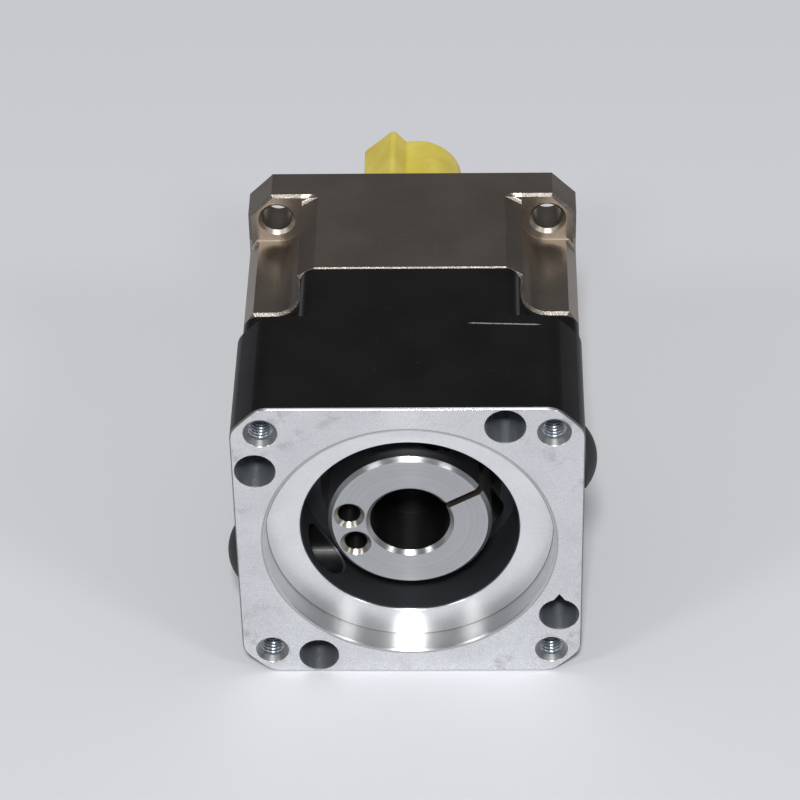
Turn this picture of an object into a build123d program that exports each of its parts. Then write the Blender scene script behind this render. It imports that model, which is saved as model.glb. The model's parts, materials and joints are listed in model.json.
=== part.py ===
from build123d import *
from math import acos, atan2, cos, degrees, hypot, pi, radians, sin, sqrt, tan
import os

# Planetary gear reducer for a 60 mm square motor, in millimetres.
# The origin is the centre of the output flange's mounting face.
# +Y runs out along the output shaft, +Z is up, and the motor bolts on at the -Y end.

os.makedirs("parts", exist_ok=True)

# Outside of the gearbox
flange = 60.0
bolt_inset = 5.25126
corner_wall = 4.0
edge_break = 0.5
running_gap = 0.03
slip_gap = 0.1

# Gears
gear_share = 0.01
sun_teeth = 18
planet_teeth = 27
planet_count = 3
pressure_angle = 20.0
tooth_thinning = 0.05
face_width = 10.0
ring_overhang = 1.0
ring_wall = 2.65

# Output housing
ear_thickness = 7.5
ear_hole_r = 2.75
ear_hole_sink = 0.65
ear_corner_cut = 4.4
arm_from_bolt = 4.75
arm_corner_drop = 1.8
arm_corner_inset = 3.0
notch_fillet = 4.5
boss_r = 25.0
boss_length = 5.0
boss_chamfer = 0.8
bearing_stop_wall = 1.0
bearing_stop_height = 1.5

# Output shaft and planet carrier
shaft_r = 8.0
shaft_length = 37.0
shaft_shoulder = 6.5
shaft_chamfer = 1.0
shaft_tap_r = 2.1
shaft_tap_depth = 12.5
shaft_centre_chamfer = 0.8
key_width = 5.0
key_height = 5.0
key_length = 25.0
key_seat = 3.0
key_from_end = 2.5
key_angle = 131.0
carrier_rim = 2.5
carrier_front_wall = 3.6
carrier_rear_wall = 3.5
carrier_shoulder = 1.0
carrier_tail_wall = 4.0
carrier_tail_floor = 1.5
window_gap = 1.0
sun_gap = 1.5
planet_side_gap = 0.5
housing_side_gap = 0.4

# Planet pins, needles and washers
pin_r = 2.0
pin_inset = 0.4
pin_seat = 2.6
needle_count = 11
needle_r = 0.735
washer_r = 5.5
washer_thickness = 0.4

# Ball bearings
front_bore_r = 10.0
front_outer_r = 18.5
front_width = 9.0
front_balls = 9
rear_bore_r = 15.0
rear_outer_r = 21.0
rear_width = 7.0
rear_balls = 12
input_bore_r = 10.0
input_outer_r = 16.0
input_width = 7.0
input_balls = 9
ball_base_r = 0.6
ball_share = 0.21
race_depth = 0.3
bearing_chamfer = 0.3

# Retaining rings and seals
clip_thickness = 1.2
clip_groove = 0.6
clip_width = 2.1
clip_lug_r = 1.1
clip_hole_r = 0.55
clip_lug_angle = 11.0
clip_slot = 3.0
output_seal_width = 5.0
output_seal_inset = 1.2
output_seal_room = 0.6
input_seal_width = 3.5
input_seal_room = 0.3
seal_wall = 1.3
seal_lip = 1.5
o_ring_section_r = 0.55
o_ring_inset = 1.6
o_ring_groove_depth = 1.1

# Motor adapter
register_r = 25.0
register_depth = 4.3
register_chamfer = 0.25
cavity_r = 19.0
cavity_chamfer = 0.25
block_length = 26.0
neck_inset = 0.7
neck_corner_fillet = 2.5
block_corner_fillet = 4.0
face_chamfer = 0.25
motor_tap_r = 2.1
motor_tap_sink = 0.85
motor_tap_depth = 14.0
spigot_length = 1.5
web_thickness = 2.5
web_bore_r = 14.5
cavity_floor_inset = 0.2

# Adapter screws
screw_r = 2.0
screw_head_r = 3.45
screw_head_height = 4.0
screw_socket = 3.0
screw_thread = 8.0
screw_inset = 4.0
screw_from_arm = 3.5
screw_seat = 4.5
screw_count = 4
screw_hole_r = 2.15
counterbore_r = 3.55
arrow_width = 2.2
arrow_height = 1.3
arrow_depth = 4.0

# Input shaft with its clamp hub
hub_r = 14.3
hub_length = 10.05
hub_face_depth = 5.85
hub_floor_gap = 0.4
hub_rim_chamfer = 0.7
motor_shaft_r = 7.0
bore_chamfer = 0.7
slit_width = 1.3
slit_angle = 30.0
slit_margin = 1.2
seal_land = 1.0
clamp_offset = 10.4
clamp_screw_length = 14.0
clamp_flat = 5.0
clamp_pocket_gap = 0.4
balance_hole_r = 2.0
balance_hole_sink = 0.75
balance_hole_depth = 6.0
balance_circle_r = 10.7
balance_angle = 189.3
balance_spread = 34.8
input_end_gap = 1.0
input_end_wall = 4.5
sun_shank_r = 4.0
sun_neck_relief = 0.15
sun_end_gap = 0.1
sun_overhang = 0.5

# Access plugs
access_r = 4.5
plug_head_r = 5.4
plug_dome = 2.0
plug_rim = 0.5
plug_stem = 4.0
plug_wall = 1.5

# Shaft sleeve
sleeve_wall = 0.7
sleeve_key_wall = 1.5
sleeve_end_wall = 1.2
sleeve_end_gap = 3.6
sleeve_start_gap = 0.8
sleeve_fillet = 0.5

# Gear radii
module = gear_share * flange
ring_teeth = sun_teeth + 2 * planet_teeth
centre_distance = module * (sun_teeth + planet_teeth) / 2
addendum = module
dedendum = 1.25 * module
planet_tip_r = module * planet_teeth / 2 + addendum
ring_root_r = module * ring_teeth / 2 + dedendum
ring_outer_r = ring_root_r + ring_wall
carrier_r = centre_distance + pin_r + carrier_rim
carrier_core_r = module * sun_teeth / 2 + addendum + sun_gap
needle_pitch_r = pin_r + running_gap + needle_r
planet_bore_r = needle_pitch_r + needle_r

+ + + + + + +

The lines from the top of the data above down to the line containing "# +Y runs out" are to be copied exactly; no other line should appear.

▶ _Result for this task_:
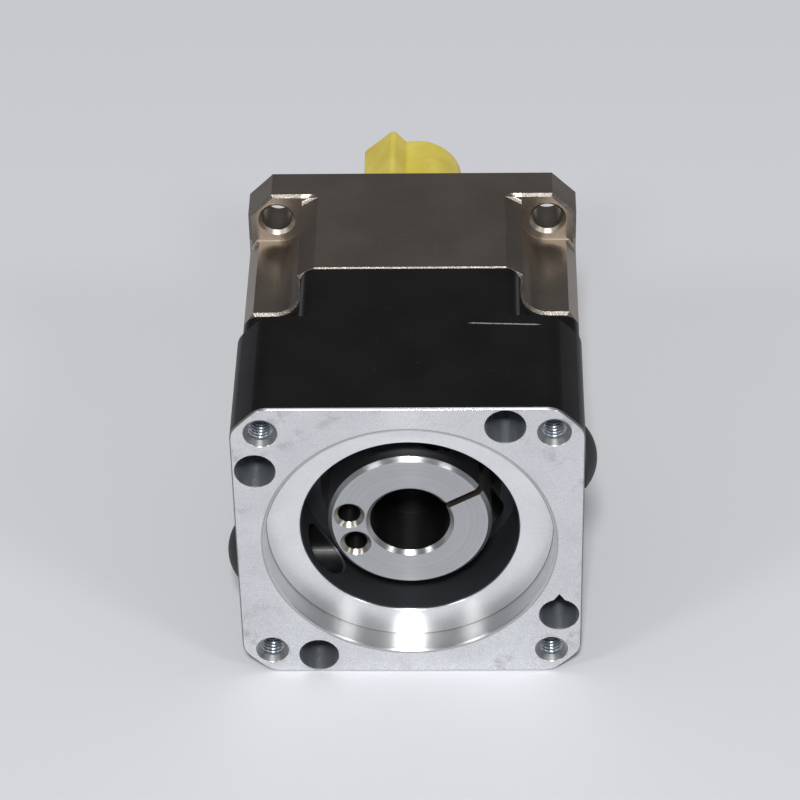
Turn this picture of an object into a build123d program that exports each of its parts. Then write the Blender scene script behind this render. It imports that model, which is saved as model.glb. The model's parts, materials and joints are listed in model.json.
=== part.py ===
from build123d import *
from math import acos, atan2, cos, degrees, hypot, pi, radians, sin, sqrt, tan
import os

# Planetary gear reducer for a 60 mm square motor, in millimetres.
# The origin is the centre of the output flange's mounting face.
# +Y runs out along the output shaft, +Z is up, and the motor bolts on at the -Y end.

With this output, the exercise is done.